● **GIVEN REQUEST**: Every line below should be repeated exactly.

____

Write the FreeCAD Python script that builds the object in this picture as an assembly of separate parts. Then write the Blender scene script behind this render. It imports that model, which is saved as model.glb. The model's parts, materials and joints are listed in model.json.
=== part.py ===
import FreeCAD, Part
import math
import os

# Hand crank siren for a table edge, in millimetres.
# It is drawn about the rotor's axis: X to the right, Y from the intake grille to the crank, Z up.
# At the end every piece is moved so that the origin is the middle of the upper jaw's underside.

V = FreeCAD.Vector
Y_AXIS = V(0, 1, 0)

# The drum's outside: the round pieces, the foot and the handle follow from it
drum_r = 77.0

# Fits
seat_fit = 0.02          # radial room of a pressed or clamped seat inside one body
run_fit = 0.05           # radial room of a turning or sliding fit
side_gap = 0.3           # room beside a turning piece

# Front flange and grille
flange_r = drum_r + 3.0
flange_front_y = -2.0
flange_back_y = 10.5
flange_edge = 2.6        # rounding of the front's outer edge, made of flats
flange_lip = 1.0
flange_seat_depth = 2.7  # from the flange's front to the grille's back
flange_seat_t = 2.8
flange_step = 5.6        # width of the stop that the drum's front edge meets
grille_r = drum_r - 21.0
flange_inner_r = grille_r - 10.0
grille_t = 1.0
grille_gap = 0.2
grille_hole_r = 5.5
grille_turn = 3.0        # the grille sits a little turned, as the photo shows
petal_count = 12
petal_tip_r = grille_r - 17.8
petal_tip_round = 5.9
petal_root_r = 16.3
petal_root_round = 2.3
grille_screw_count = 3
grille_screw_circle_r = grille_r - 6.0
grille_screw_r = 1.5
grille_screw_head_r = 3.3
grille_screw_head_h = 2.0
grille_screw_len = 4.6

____

● **FINISHED ANSWER**:
Write the FreeCAD Python script that builds the object in this picture as an assembly of separate parts. Then write the Blender scene script behind this render. It imports that model, which is saved as model.glb. The model's parts, materials and joints are listed in model.json.
=== part.py ===
import FreeCAD, Part
import math
import os

# Hand crank siren for a table edge, in millimetres.
# It is drawn about the rotor's axis: X to the right, Y from the intake grille to the crank, Z up.
# At the end every piece is moved so that the origin is the middle of the upper jaw's underside.

V = FreeCAD.Vector
Y_AXIS = V(0, 1, 0)

# The drum's outside: the round pieces, the foot and the handle follow from it
drum_r = 77.0

# Fits
seat_fit = 0.02          # radial room of a pressed or clamped seat inside one body
run_fit = 0.05           # radial room of a turning or sliding fit
side_gap = 0.3           # room beside a turning piece

# Front flange and grille
flange_r = drum_r + 3.0
flange_front_y = -2.0
flange_back_y = 10.5
flange_edge = 2.6        # rounding of the front's outer edge, made of flats
flange_lip = 1.0
flange_seat_depth = 2.7  # from the flange's front to the grille's back
flange_seat_t = 2.8
flange_step = 5.6        # width of the stop that the drum's front edge meets
grille_r = drum_r - 21.0
flange_inner_r = grille_r - 10.0
grille_t = 1.0
grille_gap = 0.2
grille_hole_r = 5.5
grille_turn = 3.0        # the grille sits a little turned, as the photo shows
petal_count = 12
petal_tip_r = grille_r - 17.8
petal_tip_round = 5.9
petal_root_r = 16.3
petal_root_round = 2.3
grille_screw_count = 3
grille_screw_circle_r = grille_r - 6.0
grille_screw_r = 1.5
grille_screw_head_r = 3.3
grille_screw_head_h = 2.0
grille_screw_len = 4.6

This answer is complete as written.